### Direction
Every line of the material below must be repeated exactly.
+---+
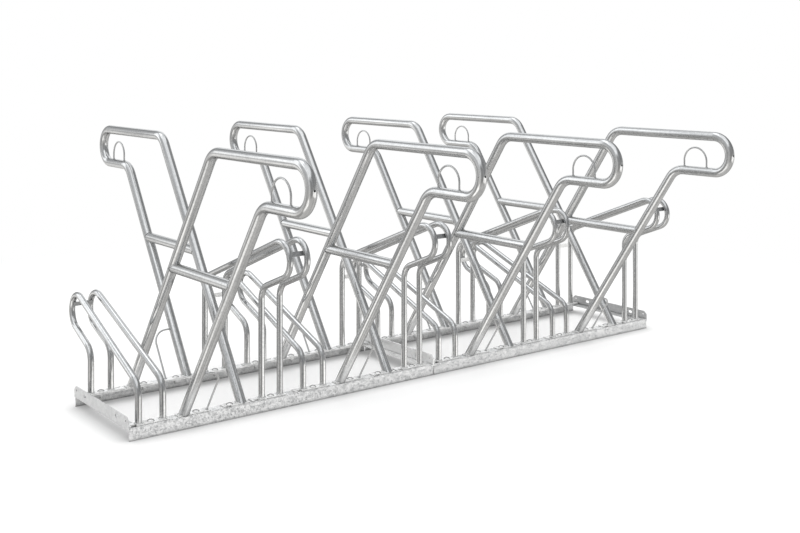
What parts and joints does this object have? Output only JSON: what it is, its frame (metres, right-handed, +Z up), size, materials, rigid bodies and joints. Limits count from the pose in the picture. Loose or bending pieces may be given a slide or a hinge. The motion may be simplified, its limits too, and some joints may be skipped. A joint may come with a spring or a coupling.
{
  "type": "two tier bike rack",
  "caption": "Floor standing two tier bicycle rack: hoop wheel holders at two heights and leaning tube frames with lock eyes, bolted to a pair of angle rails.",
  "frame": {"origin": "on the floor, under the middle of the rack", "axes": "+X along the rails, +Y to the back, where the low holders' noses point, +Z up"},
  "size_m": [3, 2.3998, 1.1292],
  "materials": {
    "rail_steel": "hot-dip galvanised, pale soft spangle",
    "member_steel": "hot-dip galvanised, pale soft spangle",
    "plate_steel": "hot-dip galvanised",
    "frame_steel": "galvanised tube, lengthwise streaks",
    "holder_steel": "galvanised tube, lengthwise streaks",
    "rod_steel": "galvanised rod",
    "strap_steel": "galvanised flat bar, dull",
    "cup_steel": "zinc plated, bright",
    "fastener_steel": "zinc plated"
  },
  "bodies": {
    "root": {"back_crossbar_1": "frame_steel", "back_crossbar_2": "frame_steel", "back_crossbar_3": "frame_steel", "back_crossbar_4": "frame_steel", "back_frame_1": "frame_steel", "back_frame_2": "frame_steel", "back_frame_3": "frame_steel", "back_frame_4": "frame_steel", "back_lock_eye_1": "rod_steel", "back_lock_eye_2": "rod_steel", "back_lock_eye_3": "rod_steel", "back_lock_eye_4": "rod_steel", "back_lock_rods": "rod_steel", "back_rail_left": "rail_steel", "back_rail_right": "rail_steel", "cup_bolts": "cup_steel", "foot_nuts": "fastener_steel", "foot_washers": "fastener_steel", "frame_foot_plates": "plate_steel", "front_crossbar_1": "frame_steel", "front_crossbar_2": "frame_steel", "front_crossbar_3": "frame_steel", "front_crossbar_4": "frame_steel", "front_frame_1": "frame_steel", "front_frame_2": "frame_steel", "front_frame_3": "frame_steel", "front_frame_4": "frame_steel", "front_lock_eye_1": "rod_steel", "front_lock_eye_2": "rod_steel", "front_lock_eye_3": "rod_steel", "front_lock_eye_4": "rod_steel", "front_lock_rods": "rod_steel", "front_rail_left": "rail_steel", "front_rail_right": "rail_steel", "high_holder_1_left_bar": "holder_steel", "high_holder_1_right_bar": "holder_steel", "high_holder_2_left_bar": "holder_steel", "high_holder_2_right_bar": "holder_steel", "high_holder_3_left_bar": "holder_steel", "high_holder_3_right_bar": "holder_steel", "high_holder_4_left_bar": "holder_steel", "high_holder_4_right_bar": "holder_steel", "holder_foot_plates": "plate_steel", "joint_bolts": "fastener_steel", "joint_nuts": "fastener_steel", "joint_washers": "fastener_steel", "left_end_member": "member_steel", "left_middle_member": "member_steel", "leg_straps": "strap_steel", "low_holder_1_left_bar": "holder_steel", "low_holder_1_right_bar": "holder_steel", "low_holder_2_left_bar": "holder_steel", "low_holder_2_right_bar": "holder_steel", "low_holder_3_left_bar": "holder_steel", "low_holder_3_right_bar": "holder_steel", "low_holder_4_left_bar": "holder_steel", "low_holder_4_right_bar": "holder_steel", "nose_straps": "strap_steel", "right_end_member": "member_steel", "right_middle_member": "member_steel"}
  },
  "joints": []
}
+---+
### Response to this task
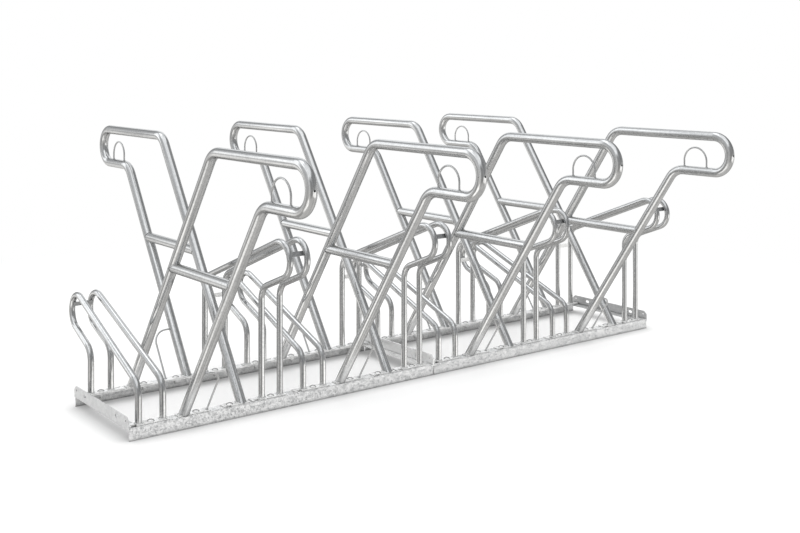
What parts and joints does this object have? Output only JSON: what it is, its frame (metres, right-handed, +Z up), size, materials, rigid bodies and joints. Limits count from the pose in the picture. Loose or bending pieces may be given a slide or a hinge. The motion may be simplified, its limits too, and some joints may be skipped. A joint may come with a spring or a coupling.
{
  "type": "two tier bike rack",
  "caption": "Floor standing two tier bicycle rack: hoop wheel holders at two heights and leaning tube frames with lock eyes, bolted to a pair of angle rails.",
  "frame": {"origin": "on the floor, under the middle of the rack", "axes": "+X along the rails, +Y to the back, where the low holders' noses point, +Z up"},
  "size_m": [3, 2.3998, 1.1292],
  "materials": {
    "rail_steel": "hot-dip galvanised, pale soft spangle",
    "member_steel": "hot-dip galvanised, pale soft spangle",
    "plate_steel": "hot-dip galvanised",
    "frame_steel": "galvanised tube, lengthwise streaks",
    "holder_steel": "galvanised tube, lengthwise streaks",
    "rod_steel": "galvanised rod",
    "strap_steel": "galvanised flat bar, dull",
    "cup_steel": "zinc plated, bright",
    "fastener_steel": "zinc plated"
  },
  "bodies": {
    "root": {"back_crossbar_1": "frame_steel", "back_crossbar_2": "frame_steel", "back_crossbar_3": "frame_steel", "back_crossbar_4": "frame_steel", "back_frame_1": "frame_steel", "back_frame_2": "frame_steel", "back_frame_3": "frame_steel", "back_frame_4": "frame_steel", "back_lock_eye_1": "rod_steel", "back_lock_eye_2": "rod_steel", "back_lock_eye_3": "rod_steel", "back_lock_eye_4": "rod_steel", "back_lock_rods": "rod_steel", "back_rail_left": "rail_steel", "back_rail_right": "rail_steel", "cup_bolts": "cup_steel", "foot_nuts": "fastener_steel", "foot_washers": "fastener_steel", "frame_foot_plates": "plate_steel", "front_crossbar_1": "frame_steel", "front_crossbar_2": "frame_steel", "front_crossbar_3": "frame_steel", "front_crossbar_4": "frame_steel", "front_frame_1": "frame_steel", "front_frame_2": "frame_steel", "front_frame_3": "frame_steel", "front_frame_4": "frame_steel", "front_lock_eye_1": "rod_steel", "front_lock_eye_2": "rod_steel", "front_lock_eye_3": "rod_steel", "front_lock_eye_4": "rod_steel", "front_lock_rods": "rod_steel", "front_rail_left": "rail_steel", "front_rail_right": "rail_steel", "high_holder_1_left_bar": "holder_steel", "high_holder_1_right_bar": "holder_steel", "high_holder_2_left_bar": "holder_steel", "high_holder_2_right_bar": "holder_steel", "high_holder_3_left_bar": "holder_steel", "high_holder_3_right_bar": "holder_steel", "high_holder_4_left_bar": "holder_steel", "high_holder_4_right_bar": "holder_steel", "holder_foot_plates": "plate_steel", "joint_bolts": "fastener_steel", "joint_nuts": "fastener_steel", "joint_washers": "fastener_steel", "left_end_member": "member_steel", "left_middle_member": "member_steel", "leg_straps": "strap_steel", "low_holder_1_left_bar": "holder_steel", "low_holder_1_right_bar": "holder_steel", "low_holder_2_left_bar": "holder_steel", "low_holder_2_right_bar": "holder_steel", "low_holder_3_left_bar": "holder_steel", "low_holder_3_right_bar": "holder_steel", "low_holder_4_left_bar": "holder_steel", "low_holder_4_right_bar": "holder_steel", "nose_straps": "strap_steel", "right_end_member": "member_steel", "right_middle_member": "member_steel"}
  },
  "joints": []
}